Le telefonate e le lettere del collega napoletano servirono a poco perché Melis ebbe la meglio. Naturalmente ne dette immediata comunicazione a Parigi. A Tenenti scrisse: «Volevo darti la notizia del superamento della prova del CNR: sono riuscito con voti 166, a lato di 101 voti riportati dal secondo. Negli ultimi giorni, anche per il II stadio delle votazioni (come aveva fatto per il I stadio) il solito Demarco ha cercato di intorpidire le acque; ma come vedi ha avuto una batosta, egualmente grave come nell’occasione del I stadio di votazioni (quando ha fatto fare al povero Romani la pessima figura di raccogliere solo 5 voti, non avendo neppure quelli dei «cattolici» Fanfani, Barbieri e Tagliaferri)». Naturalmente Tenenti si congratulò con una intensa lettera (Tenenti a Melis, 12.7.1972). Nella missiva indirizzata a Braudel, dopo avere ripetuto l’esito della votazione, Melis aggiunse: «così il nostro Istituto potrà avere quegli aiuti che altre persone non gli hanno voluto dare; tanto più che ho appreso che tale Consiglio eroga annualmente oltre 20 milioni per un Seminario di demografia storica, che non fa semplicemente nulla!» (Melis a Braudel, 12.8.1972).
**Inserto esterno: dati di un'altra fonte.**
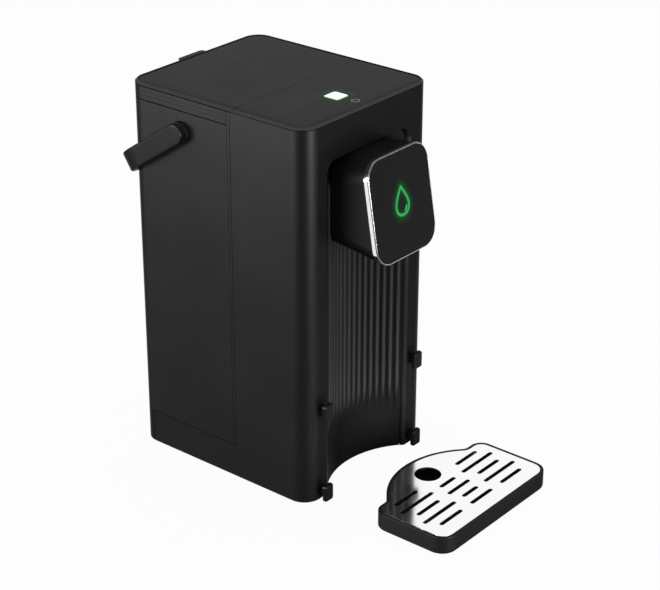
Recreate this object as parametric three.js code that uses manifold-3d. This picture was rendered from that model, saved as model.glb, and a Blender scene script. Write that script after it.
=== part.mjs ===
// Instant hot water dispenser: a slim tower with a tilted dispensing head, a lift-off water tank
// with a carry handle behind it, and a loose drip tray that hooks on in front.
// Millimetres, +Z up, the front faces -Y, the origin is the middle of the base's underside.

import * as THREE from 'three';
import { mergeVertices } from 'three/addons/utils/BufferGeometryUtils.js';
import Module from 'manifold-3d';

const wasm = await Module();
wasm.setup();

// Whole body
const bodyWidth = 150;
const bodyDepth = 178;
const bodyHeight = 312.5;
const bodyCorner = 15;
const wall = 2.8;
const gap = 0.3;
const seam = 0.6;
const overrun = 4;
const weld = 0.0001;
const tinyFlat = 0.03;

// Tower, foot and the flat base
const towerDepth = 73;
const footHeight = 27.8;
const grooveHeight = 0.5;
const topThickness = 2.3;
const topChamfer = 1.4;
const topChamferDrop = 1.1;
const coverThickness = 2.4;
const deckThickness = 2.4;

// Concave channel in the front
const channelInset = 2.5;
const mouthInset = 25;
const recessDrop = 32;
const recessCorner = 10;
const splashThickness = 2.5;
const ribCount = 17;
const ribEdgeAngle = 0.15;
const ribHeight = 1.2;
const ribFadeTop = 78;
const ribFadeBottom = 54;
const ribShares = [-0.5, -0.22, 0, 0.22];
const ribRiseShares = [0, 0.75, 1, 0.75];
const flangeInset = 22.5;
const flangeFloor = 6;
const roofThickness = 2.2;
const windowHalfWidth = 28;
const windowBottomDrop = 90.5;
const windowTopDrop = 44.5;

// Dispensing head
const plateWidth = 71.2;
const plateHeight = 81;
const plateCorner = 15.6;
const plateTilt = 9.5;
const plateAhead = 31.4;
const headTopGap = 0.75;
const bezelDepth = 3.2;
const bezelRim = 1.7;
const bezelLedge = 1.8;
const ledgeDepth = 1;
const glassInset = 0.2;
const headInset = 0.6;
const headWall = 2.2;
const headUndercut = 13.4;
const headRun = 66;
const webThickness = 2.5;
const neckWall = 2.2;
const neckReach = 9;

// Spout
const spoutAhead = 16;
const spoutRadius = 5;
const spoutFlange = 8.5;
const spoutFlangeThickness = 2;
const spoutDrop = 9;
const spoutBore = 2.2;
const spoutBossHeight = 5.5;
const hoseBore = 3.5;
const hoseRadius = 5;
const barbLength = 7;
const barbRadius = 2.8;
const barbShares = [0, 0.5, 1, 1.5];

// Tray hooks
const hookInset = 18.4;
const hookLow = 7.2;
const hookHigh = 78.5;
const hookHeadWidth = 7;
const hookHeadHeight = 14.3;
const hookHeadThickness = 3.6;
const hookHeadCorner = 2;
const hookStemWidth = 3.6;
const hookStemHeight = 9;
const hookStemLength = 4.4;
const hookNutThickness = 2;
const hookNutHalf = 2.6;
const hookNutGap = 1.2;

// Top cover, button and control board
const lipOverlap = 9.2;
const shelfDrop = 2.8;
const skirtDepth = 4;
const skirtThickness = 1.8;
const buttonSize = 14.5;
const buttonCorner = 2.6;
const buttonX = -3;
const buttonBack = 30.5;
const buttonFlange = 1.9;
const buttonFlangeThickness = 1.5;
const buttonTravel = 1;
const buttonStem = 2.4;
const buttonStemLength = 1.2;
const boardThickness = 1.6;
const controlWidth = 56;
const controlDepth = 34;
const controlShift = 6;
const controlPostRadius = 3;
const controlPostInset = 4.5;
const controlPostLength = 8.9;
const switchSize = 6.2;
const switchHeight = 3.6;
const switchTipRadius = 1.7;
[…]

Probabilmente la presenza di Melis al C.N.R. avrebbe potuto risolvere molti dei problemi economici del Datini; lo storico fiorentino aveva indubbie capacità di convincimento. Purtroppo morì troppo presto: era passato poco più di un anno da quella straordinaria elezione. Fu sostituito prima da Mario Romani e poi da Domenico Demarco. Braudel, preoccupato di mantenere all’Istituto i finanziamenti elargiti dal Consiglio Nazionale delle Ricerche, li chiamò a far parte del Comitato Scientifico dell’Istituto.